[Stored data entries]
§ §

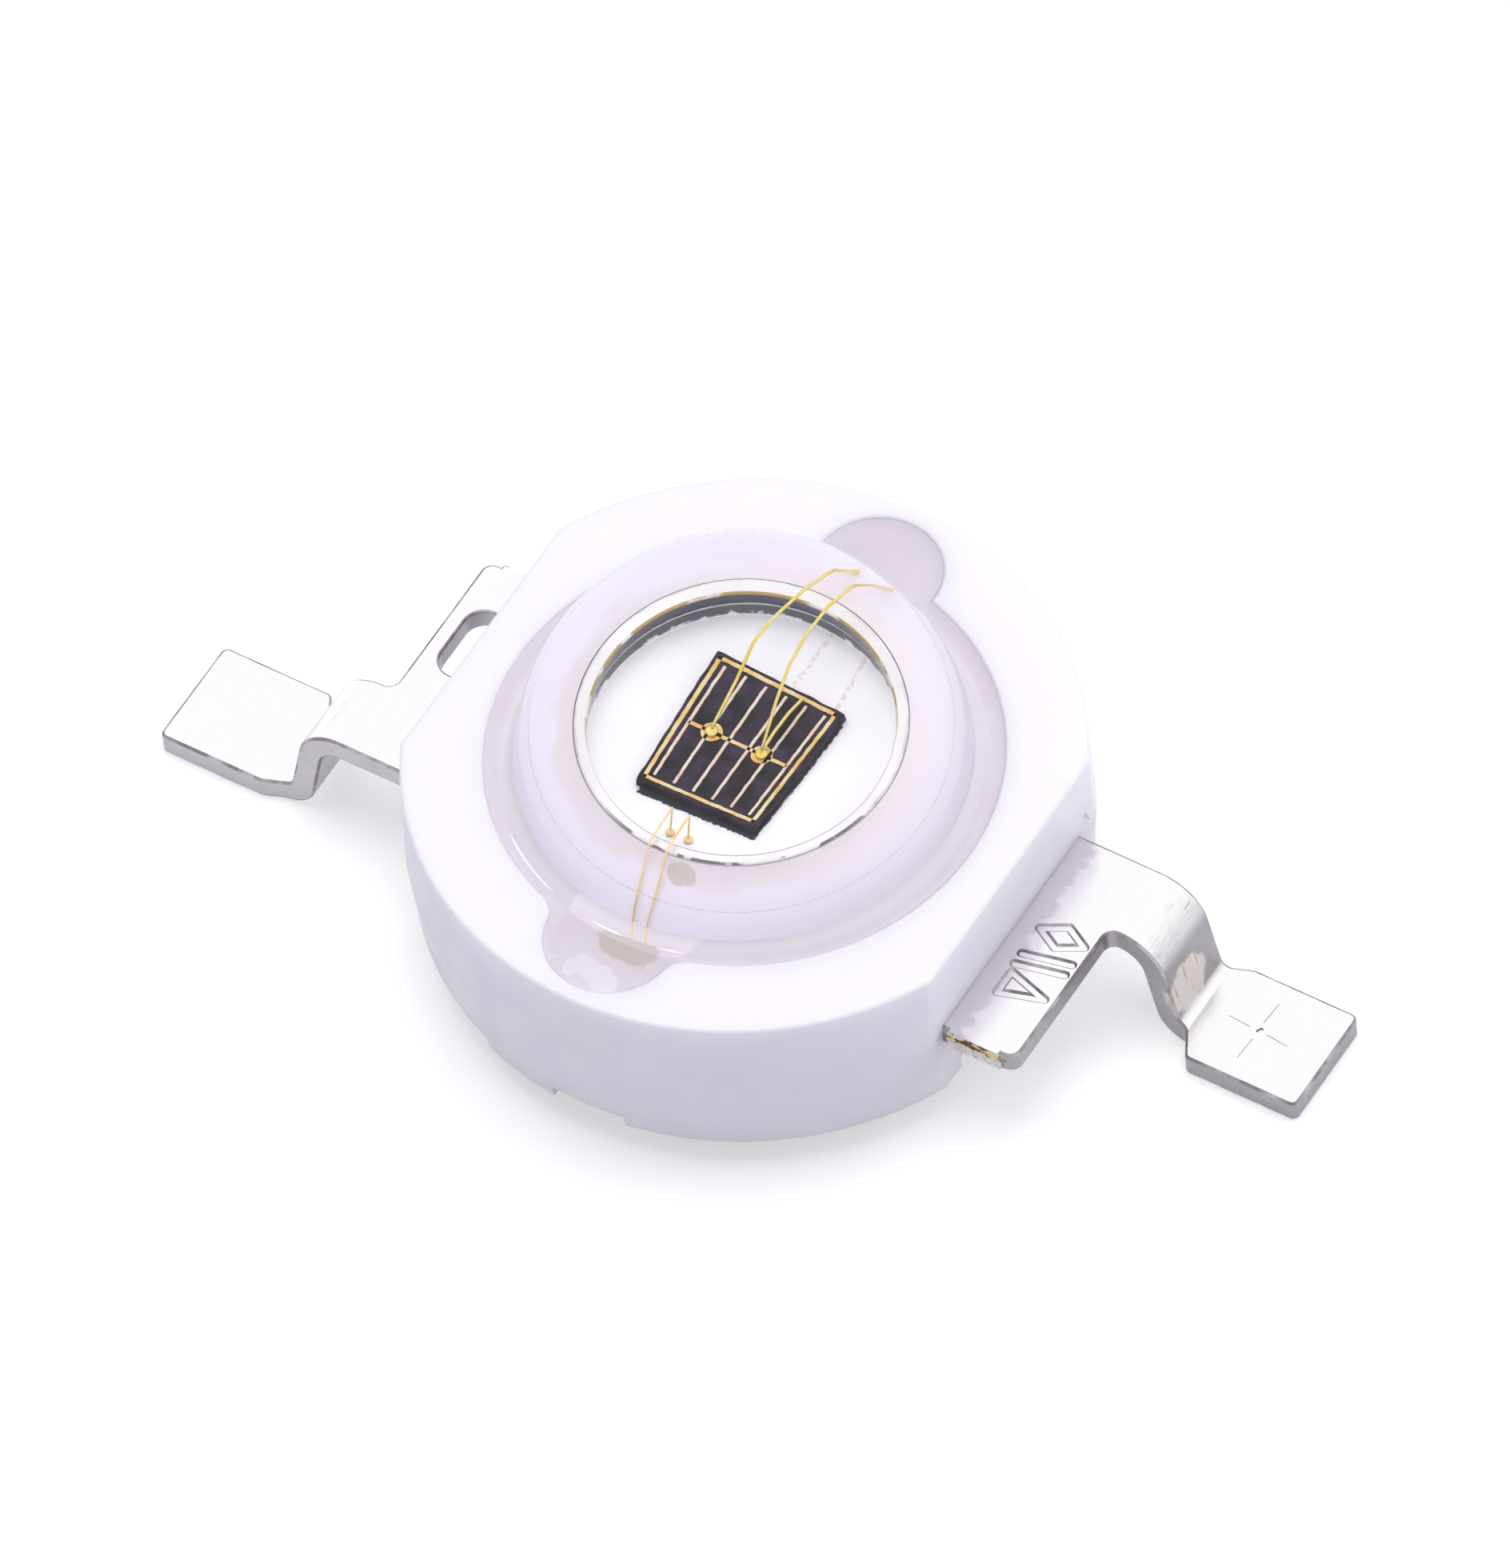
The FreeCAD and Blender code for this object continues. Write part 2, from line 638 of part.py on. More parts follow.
def slug_wires():
    """The two wires from the cup's floor over the rim to the left lead's pad."""
    shoulder = STEM_RADIUS + SLUG_SHOULDER_GAP
    elbow = shoulder + SLUG_ELBOW_RUN
    stations = [
        (SLUG_BALL_OUT + WIRE_DIAMETER / 2, CUP_FLOOR + SLUG_NECK_HEIGHT),
        (shoulder, RIM_HEIGHT + SLUG_SHOULDER_RISE),
        (elbow, RIM_HEIGHT - SLUG_ELBOW_DROP),
    ]
    wires = []
    for side in (-1, 1):
        x = SLUG_BALL_SHIFT + side * SLUG_BALL_SPAN / 2
        landing = (x + SLUG_WIRE_SLANT, -SLUG_LANDING)
        wires.append(bond_wire((x, -SLUG_BALL_OUT), landing, CUP_FLOOR, stations))
    return wires


# Lens and silicone

def dome_on_skirt(radius):
    """A half ball on a short cylinder that stands on the seat."""
    ball = Part.makeSphere(radius, Vector(0, 0, LENS_CENTRE), AXIS_Z, 0, 90)
    return ball.fuse(cylinder(2 * radius, SEAT_HEIGHT, LENS_CENTRE)).removeSplitter()


def dome_lens():
    """The clear dome: a hemispherical shell on a flat flange."""
    flange = cylinder(2 * FLANGE_RADIUS, SEAT_HEIGHT, SEAT_HEIGHT + FLANGE_HEIGHT)
    return dome_on_skirt(LENS_RADIUS).fuse(flange).cut(dome_on_skirt(LENS_BORE)).removeSplitter()


def silicone_fill(others):
    """The silicone under and around the lens, up to its level in the pockets."""
    fill = well_space().common(cylinder(2 * BODY_DIAMETER, 0, SILICONE_LEVEL))
    fill = fill.fuse(dome_on_skirt(LENS_BORE))
    for other in others:
        fill = fill.cut(other)
    return fill.removeSplitter()


def main():
    """Build every piece and write it to its own file."""
    slug = heat_slug()
    right = lead()
    left = half_turn(right).cut(ear_slot())
    body = housing([right, left], slug)
    solder = die_attach()
    chip = led_chip()
    frame = chip_frame()
    grid = chip_grid()
    chip_a, chip_b = chip_wires()
    slug_a, slug_b = slug_wires()
    grid = grid.cut(chip_a).cut(chip_b)
    lens = dome_lens()
    inner = [lens, slug, solder, chip, frame, grid, chip_a, chip_b, slug_a, slug_b]
    nodes = {
        "housing": body,
        "left_lead": left,
        "right_lead": right,
        "heat_slug": slug,
        "die_attach": solder,
        "led_chip": chip,
        "chip_frame": frame,
        "chip_grid": grid,
        "chip_wire_a": chip_a,
        "chip_wire_b": chip_b,
        "slug_wire_a": slug_a,
        "slug_wire_b": slug_b,
        "dome_lens": lens,
        "silicone_fill": silicone_fill(inner),
    }
    for name, shape in nodes.items():
        print(name, len(shape.Solids), round(shape.Volume, 5), shape.isValid())
        shape.exportStep(f"parts/{name}.step")


main()
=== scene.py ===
"""Dressed model of a domed power led: white body, gull-wing leads, mirror cup, chip and clear lens."""

import logging
import math
from dataclasses import dataclass, field
from enum import Enum
from typing import Callable, Sequence

import bmesh
import bpy
import numpy as np
from mathutils import Matrix, Vector, noise


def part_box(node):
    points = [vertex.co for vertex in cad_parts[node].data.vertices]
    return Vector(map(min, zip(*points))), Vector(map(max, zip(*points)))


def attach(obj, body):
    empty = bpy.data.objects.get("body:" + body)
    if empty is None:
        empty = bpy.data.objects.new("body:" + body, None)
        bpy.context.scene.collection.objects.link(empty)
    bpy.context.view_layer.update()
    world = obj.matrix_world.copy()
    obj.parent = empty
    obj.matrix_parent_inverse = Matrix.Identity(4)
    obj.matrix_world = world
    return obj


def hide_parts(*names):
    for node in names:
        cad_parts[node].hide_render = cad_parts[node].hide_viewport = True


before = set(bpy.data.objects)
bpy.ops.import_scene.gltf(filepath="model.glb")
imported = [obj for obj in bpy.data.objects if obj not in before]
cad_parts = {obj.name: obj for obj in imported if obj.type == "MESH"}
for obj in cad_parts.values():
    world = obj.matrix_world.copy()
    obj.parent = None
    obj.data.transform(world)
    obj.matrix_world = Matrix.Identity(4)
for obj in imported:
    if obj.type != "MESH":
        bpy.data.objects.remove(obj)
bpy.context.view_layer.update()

LOG = logging.getLogger("led")
MM = 0.001
BODY = "root"
SEGMENTS = 256
ARC_STEP = 7.5

Point = tuple[float, float]
Corner = tuple[float, float, float]
Place = tuple[float, float, float]
Colour = tuple[float, float, float]
Shape = bpy.types.Object
Material = bpy.types.Material
Tree = bpy.types.NodeTree
Node = bpy.types.Node
Socket = bpy.types.NodeSocket


def cad_span(node: str) -> tuple[Vector, Vector]:
    """The lowest and highest corners of a node of the frame, in millimetres."""
    low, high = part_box(node)
    return low / MM, high / MM


# Outlines in plan or section, in millimetres

def arc(centre: Point, radius: float, start: float, end: float, count: int = 0) -> list[Point]:
    """Points along an arc, with both of its ends.

    Args:
        centre: the arc's centre.
        radius: its radius.
        start: the angle of its first point, in degrees from +X.
        end: the angle of its last point.
        count: how many steps to divide it into, or 0 for steps of ARC_STEP.

    Returns:
        The points, in order.
    """
    steps = count or max(2, math.ceil(abs(end - start) / ARC_STEP))
    angles = np.radians(np.linspace(start, end, steps + 1))
    return [(centre[0] + radius * math.cos(a), centre[1] + radius * math.sin(a)) for a in angles]


def rounded_outline(corners: Sequence[Corner]) -> list[Point]:
    """A closed outline whose corners are rounded.

    Args:
        corners: (x, y, radius) of each corner, where a radius of 0 leaves it sharp.

    Returns:
        The outline's points.
    """
    points: list[Point] = []
    for index, (x, y, radius) in enumerate(corners):
        if radius <= 0:
            points.append((x, y))
            continue
        here = Vector((x, y))
        before = (Vector(corners[index - 1][:2]) - here).normalized()
        after = (Vector(corners[(index + 1) % len(corners)][:2]) - here).normalized()
        half = before.angle(after) / 2
        centre = here + (before + after).normalized() * (radius / math.sin(half))
        first = here + before * (radius / math.tan(half)) - centre
        turn = 180 - math.degrees(2 * half)
        if before.cross(after) > 0:
            turn = -turn
        start = math.degrees(math.atan2(first.y, first.x))
        points += arc(centre, radius, start, start + turn)
    return points


def ring_points(radius: float, height: float, turns: int = SEGMENTS) -> list[Vector]:
    """A level ring of points round the body's axis."""
    return [Vector((x, y, height)) for x, y in arc((0, 0), radius, 0, 360, turns)[:-1]]


def lifted(outline: Sequence[Point], height: float) -> list[Vector]:
    """An outline raised to a height."""
    return [Vector((x, y, height)) for x, y in outline]


# Shapes: objects still in millimetres, with their modifiers applied as they are made

def placed(name: str, data: bpy.types.ID) -> Shape:
    """A new object in the scene over a mesh, a lamp or a camera."""
    shape = bpy.data.objects.new(name, data)
    bpy.context.scene.collection.objects.link(shape)
    return shape


def shape_from(name: str, vertices: Sequence[Vector], faces: Sequence[Sequence[int]]) -> Shape:
    """An object over vertices and faces, with its doubles merged and its faces outward."""
    mesh = bpy.data.meshes.new(name)
    mesh.from_pydata([tuple(v) for v in vertices], [], faces)
    work = bmesh.new()
    work.from_mesh(mesh)
    bmesh.ops.remove_doubles(work, verts=work.verts, dist=1e-6)
    bmesh.ops.dissolve_degenerate(work, edges=work.edges, dist=1e-7)
    bmesh.ops.recalc_face_normals(work, faces=work.faces)
    work.to_mesh(mesh)
    work.free()
    return placed(name, mesh)


def sheet(rows: int, turns: int, ring: bool = False) -> list[list[int]]:
    """Faces between closed rows of points, each turns long; ring joins the last row to the first."""
    faces = []
    for low in range(rows if ring else rows - 1):
        high = (low + 1) % rows
        for here in range(turns):
            there = (here + 1) % turns
            faces.append([low * turns + here, low * turns + there, high * turns + there, high * turns + here])
    return faces


def loft(name: str, loops: Sequence[Sequence[Vector]], ring: bool = False) -> Shape:
    """A closed solid over a stack of closed loops with equal counts.

    Args:
        name: the object's name.
        loops: the loops, from one end to the other.
        ring: True to join the last loop to the first, False to close both ends with a face.

    Returns:
        The new object.
    """
    count = len(loops[0])
    vertices = [point for loop in loops for point in loop]
    faces = sheet(len(loops), count, ring)
    if not ring:
        faces.append(list(range(count))[::-1])
        faces.append([(len(loops) - 1) * count + here for here in range(count)])
    return shape_from(name, vertices, faces)


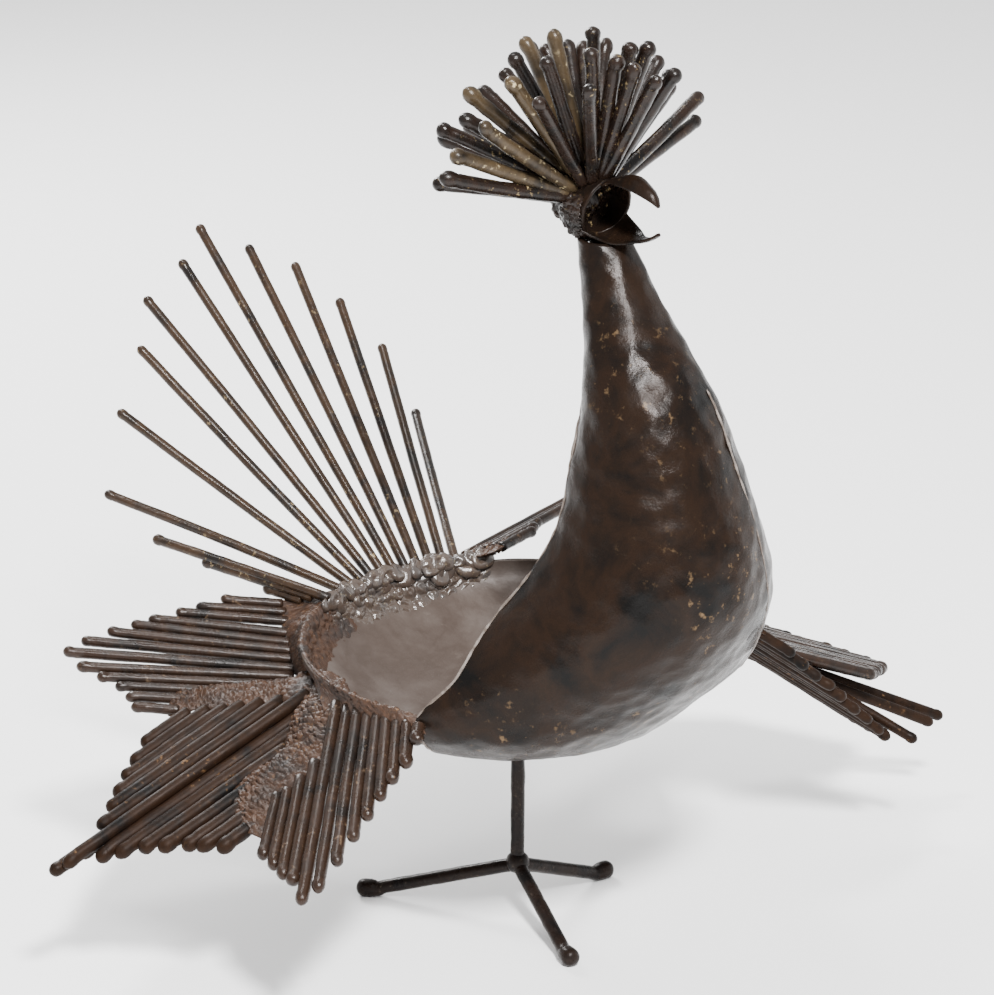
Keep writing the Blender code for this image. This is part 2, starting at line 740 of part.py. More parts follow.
def make_wing(name, side, around, material, front_material, collection, cutters):
    """Three leaves parted along their seams; side is 1 for the right wing and -1 for the left."""
    right = side > 0
    rear = Leaf(
        mirror(seat(REAR_SEAT), side),
        RIGHT_REAR_RUN if right else LEFT_REAR_RUN,
        RIGHT_REAR_ACROSS if right else LEFT_REAR_ACROSS,
        REAR_COUNT if right else LEFT_REAR_COUNT, REAR_FIRST, REAR_PITCH,
    )
    middle = Leaf(
        mirror(seat(MIDDLE_SEAT), side),
        RIGHT_MIDDLE_RUN if right else LEFT_MIDDLE_RUN,
        RIGHT_MIDDLE_ACROSS if right else LEFT_MIDDLE_ACROSS,
        MIDDLE_COUNT, MIDDLE_FIRST, MIDDLE_PITCH,
    )
    front = Leaf(
        mirror(seat(FRONT_SEAT), side),
        RIGHT_FRONT_RUN if right else LEFT_FRONT_RUN,
        RIGHT_FRONT_ACROSS if right else LEFT_FRONT_ACROSS,
        FRONT_COUNT, FRONT_FIRST, FRONT_PITCH,
    )
    middle_tips = tent(MIDDLE_COUNT, *(MIDDLE_REACH if right else LEFT_MIDDLE_REACH))
    front_start = (middle.origin + Vector(mirror(seat(FRONT_SEAM_START), side))) / 2
    if right:
        rear_side, middle_rear = seam_blocks(
            name + "_rear_seam", middle.origin, mirror(seat(REAR_SEAM_END), side), rear, middle, cutters
        )
        middle_front, front_side = seam_blocks(
            name + "_front_seam", front_start, mirror(seat(FRONT_SEAM_END), side), middle, front, cutters
        )
        make_leaf(name + "_wing_rear", rear, rear_roots(rear), tent(REAR_COUNT, *REAR_REACH),
                  WEB_REACH, around + [rear_side], material, collection)
        make_leaf(name + "_wing_middle", middle, middle_roots(middle), middle_tips, 0.004,
                  around + [middle_rear, middle_front], material, collection)
        make_leaf(name + "_wing_front", front, front_roots(front), tent(FRONT_COUNT, *FRONT_REACH),
                  0.006, around + [front_side], front_material, collection)
        return
    front.origin -= Vector((0.0, 0.0, LEFT_FRONT_LOWER))
    make_leaf(name + "_wing_rear", rear, [0.0] * LEFT_REAR_COUNT,
              tent(LEFT_REAR_COUNT, *LEFT_REAR_REACH), 0.010, around, material, collection)
    main_run = Vector(LEFT_MAIN_RUN).normalized()
    main_rods = []
    for k in range(2):
        start = middle.point(LEAF_RADIUS * 2 * k, 0.0)
        end = start + main_run * (LEFT_MAIN_REACH - LEFT_MAIN_STEP * k)
        main_rods.append(add_bar("main_rod", ball_ended(start, end, LEAF_RADIUS), material, collection))
    pieces = leaf_pieces("left_middle", middle, middle_roots(middle), middle_tips, 0.004, material,
                         collection)
    pieces += leaf_pieces("left_front", front, front_roots(front),
                          tent(FRONT_COUNT, *LEFT_FRONT_REACH), 0.006, material, collection)
    fuse(name + "_wing_front", pieces + main_rods, around, material, collection)


def centre_over_origin(collection):
    """Moves the whole bird sideways so that the middle of its footprint stands over the origin."""
    graph = bpy.context.evaluated_depsgraph_get()
    corners = [
        Vector(corner) for piece in collection.objects for corner in piece.evaluated_get(graph).bound_box
    ]
    forward = [corner.x for corner in corners]
    lateral = [corner.y for corner in corners]
    middle = Vector((max(forward) + min(forward), max(lateral) + min(lateral), 0.0)) / 2
    for piece in collection.objects:
        piece.data.transform(Matrix.Translation(-middle))
    print("moved by", [round(value, 6) for value in -middle])


def main():
    clear_scene()
    parts = new_collection("rooster_sculpture", False)
    cutters = new_collection("cutters", True)
    dark = iron("dark iron", IRON_DARK, 0.42)
    brown = iron("brown iron", IRON_BROWN, 0.40)
    grey = iron("worn grey iron", IRON_GREY, 0.45)
    make_dish(grey, parts)
    make_breast(dark, parts)
    make_beak(dark, parts)
    dish_envelope = make_dish_envelope(cutters)
    plate = bmesh.new()
    loft(plate, breast_rings(1.012), False)
    breast_envelope = add_cutter("breast_envelope", plate, cutters)
    thicken(breast_envelope, SHEET + GAP, 1.0)
    add_object("tail_weld", mesh_of("tail_weld", bead_shape(0.0)), brown, parts)
    bead_envelope = add_cutter("bead_envelope", bead_shape(3 * GAP), cutters)
    make_fan(bead_envelope, brown, parts)
    make_spray([bead_envelope, dish_envelope], brown, parts)
    make_foot(RIM_HEIGHT - DISH_DEPTH, dark, parts, cutters)
    make_crest(make_head_envelopes(cutters), brown, parts)
    around = [dish_envelope, bead_envelope, breast_envelope]

    make_wing("right", 1, around, brown, dark, parts, cutters)
    make_wing("left", -1, around, brown, dark, parts, cutters)
    centre_over_origin(parts)


main()
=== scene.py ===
"""Looks of the welded iron rooster: hammered plates, melted rods, weld beads and worn brown patina.

Everything is worked out in the bird's own place, metres from the leg's axis: +X forward, +Y to its
left, +Z up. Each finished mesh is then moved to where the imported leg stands.
"""

import math
import random

import bmesh
import bpy
from mathutils import Matrix, Vector, noise


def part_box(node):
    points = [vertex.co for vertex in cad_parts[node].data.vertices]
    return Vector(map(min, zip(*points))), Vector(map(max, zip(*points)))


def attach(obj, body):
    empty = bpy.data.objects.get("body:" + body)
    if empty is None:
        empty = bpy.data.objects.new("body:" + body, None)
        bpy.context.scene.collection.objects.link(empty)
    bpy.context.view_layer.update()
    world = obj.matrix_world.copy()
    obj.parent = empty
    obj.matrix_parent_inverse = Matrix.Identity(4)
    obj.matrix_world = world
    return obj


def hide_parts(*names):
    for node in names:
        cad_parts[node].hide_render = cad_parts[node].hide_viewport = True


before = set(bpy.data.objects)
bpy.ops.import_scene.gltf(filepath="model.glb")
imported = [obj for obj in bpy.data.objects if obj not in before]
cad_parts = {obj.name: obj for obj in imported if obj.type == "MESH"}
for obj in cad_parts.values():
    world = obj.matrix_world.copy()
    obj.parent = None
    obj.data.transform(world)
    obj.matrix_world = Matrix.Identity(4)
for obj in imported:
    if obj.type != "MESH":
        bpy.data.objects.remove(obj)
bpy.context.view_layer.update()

leg_low, leg_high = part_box("leg")
LEG_AXIS = Vector(((leg_low.x + leg_high.x) / 2, (leg_low.y + leg_high.y) / 2, 0.0))

# Stock
SHEET = 0.0020
BEAK_SHEET = 0.0016
BLADE_SHEET = BEAK_SHEET * 0.8
FEATHER_RADIUS = 0.00275
LEAF_RADIUS = 0.0029
MIDDLE_LEAF_RADIUS = 0.0038
FRONT_LEAF_RADIUS = 0.0033
CREST_RADIUS = 0.0035
LEG_RADIUS = 0.0037

# Dish on the back. Its front left is drawn in by a share of its width, most between rim and bottom
RIM_HEIGHT = 0.1576
DISH_RADIUS = 0.1165
DISH_DEPTH = 0.0430
DISH_FORWARD = 0.0062
DRAWN_TURN = math.radians(45.0)
DRAWN_AT_RIM = 0.033
DRAWN_BELOW = 0.115
DRAWN_FADE_HEIGHT = 0.055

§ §

_The task_: From the listing above, collect each line in which the string "this" appears.

_Exercise answer_:
The FreeCAD and Blender code for this object continues. Write part 2, from line 638 of part.py on. More parts follow.
Keep writing the Blender code for this image. This is part 2, starting at line 740 of part.py. More parts follow.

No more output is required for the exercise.